-- Begin DATA EXTRACT --

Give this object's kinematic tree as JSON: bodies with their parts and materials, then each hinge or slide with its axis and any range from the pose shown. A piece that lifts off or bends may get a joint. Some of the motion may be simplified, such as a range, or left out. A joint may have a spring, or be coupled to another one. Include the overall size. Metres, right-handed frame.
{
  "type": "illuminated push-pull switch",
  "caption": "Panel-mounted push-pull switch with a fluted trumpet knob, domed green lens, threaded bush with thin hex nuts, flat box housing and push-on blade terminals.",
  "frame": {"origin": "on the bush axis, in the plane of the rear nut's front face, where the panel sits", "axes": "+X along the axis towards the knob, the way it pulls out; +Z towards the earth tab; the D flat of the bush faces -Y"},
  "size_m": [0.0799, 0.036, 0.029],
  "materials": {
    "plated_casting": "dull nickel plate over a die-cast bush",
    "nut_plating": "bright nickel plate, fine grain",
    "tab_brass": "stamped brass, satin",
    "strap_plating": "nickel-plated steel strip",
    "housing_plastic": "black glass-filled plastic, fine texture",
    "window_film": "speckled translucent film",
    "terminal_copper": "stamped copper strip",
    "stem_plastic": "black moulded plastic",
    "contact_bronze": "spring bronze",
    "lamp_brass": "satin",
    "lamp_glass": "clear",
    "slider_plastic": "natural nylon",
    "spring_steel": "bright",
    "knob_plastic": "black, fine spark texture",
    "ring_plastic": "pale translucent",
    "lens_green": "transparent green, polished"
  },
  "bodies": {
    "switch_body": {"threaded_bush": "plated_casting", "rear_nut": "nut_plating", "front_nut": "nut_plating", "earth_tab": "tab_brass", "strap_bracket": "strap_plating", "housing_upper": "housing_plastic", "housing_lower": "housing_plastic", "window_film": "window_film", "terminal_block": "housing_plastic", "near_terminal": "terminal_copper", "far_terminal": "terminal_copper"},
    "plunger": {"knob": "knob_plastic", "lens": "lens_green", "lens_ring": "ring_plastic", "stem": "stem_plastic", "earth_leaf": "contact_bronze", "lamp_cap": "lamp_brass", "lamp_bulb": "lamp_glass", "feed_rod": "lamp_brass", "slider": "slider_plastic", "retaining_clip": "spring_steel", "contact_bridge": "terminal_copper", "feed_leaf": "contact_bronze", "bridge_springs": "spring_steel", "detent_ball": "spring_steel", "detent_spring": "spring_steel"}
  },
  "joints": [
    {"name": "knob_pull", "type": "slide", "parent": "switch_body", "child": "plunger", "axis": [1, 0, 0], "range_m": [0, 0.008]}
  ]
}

-- End DATA EXTRACT --

Type out the full listing again, exactly as given.

_TASK SOLUTION:_
Give this object's kinematic tree as JSON: bodies with their parts and materials, then each hinge or slide with its axis and any range from the pose shown. A piece that lifts off or bends may get a joint. Some of the motion may be simplified, such as a range, or left out. A joint may have a spring, or be coupled to another one. Include the overall size. Metres, right-handed frame.
{
  "type": "illuminated push-pull switch",
  "caption": "Panel-mounted push-pull switch with a fluted trumpet knob, domed green lens, threaded bush with thin hex nuts, flat box housing and push-on blade terminals.",
  "frame": {"origin": "on the bush axis, in the plane of the rear nut's front face, where the panel sits", "axes": "+X along the axis towards the knob, the way it pulls out; +Z towards the earth tab; the D flat of the bush faces -Y"},
  "size_m": [0.0799, 0.036, 0.029],
  "materials": {
    "plated_casting": "dull nickel plate over a die-cast bush",
    "nut_plating": "bright nickel plate, fine grain",
    "tab_brass": "stamped brass, satin",
    "strap_plating": "nickel-plated steel strip",
    "housing_plastic": "black glass-filled plastic, fine texture",
    "window_film": "speckled translucent film",
    "terminal_copper": "stamped copper strip",
    "stem_plastic": "black moulded plastic",
    "contact_bronze": "spring bronze",
    "lamp_brass": "satin",
    "lamp_glass": "clear",
    "slider_plastic": "natural nylon",
    "spring_steel": "bright",
    "knob_plastic": "black, fine spark texture",
    "ring_plastic": "pale translucent",
    "lens_green": "transparent green, polished"
  },
  "bodies": {
    "switch_body": {"threaded_bush": "plated_casting", "rear_nut": "nut_plating", "front_nut": "nut_plating", "earth_tab": "tab_brass", "strap_bracket": "strap_plating", "housing_upper": "housing_plastic", "housing_lower": "housing_plastic", "window_film": "window_film", "terminal_block": "housing_plastic", "near_terminal": "terminal_copper", "far_terminal": "terminal_copper"},
    "plunger": {"knob": "knob_plastic", "lens": "lens_green", "lens_ring": "ring_plastic", "stem": "stem_plastic", "earth_leaf": "contact_bronze", "lamp_cap": "lamp_brass", "lamp_bulb": "lamp_glass", "feed_rod": "lamp_brass", "slider": "slider_plastic", "retaining_clip": "spring_steel", "contact_bridge": "terminal_copper", "feed_leaf": "contact_bronze", "bridge_springs": "spring_steel", "detent_ball": "spring_steel", "detent_spring": "spring_steel"}
  },
  "joints": [
    {"name": "knob_pull", "type": "slide", "parent": "switch_body", "child": "plunger", "axis": [1, 0, 0], "range_m": [0, 0.008]}
  ]
}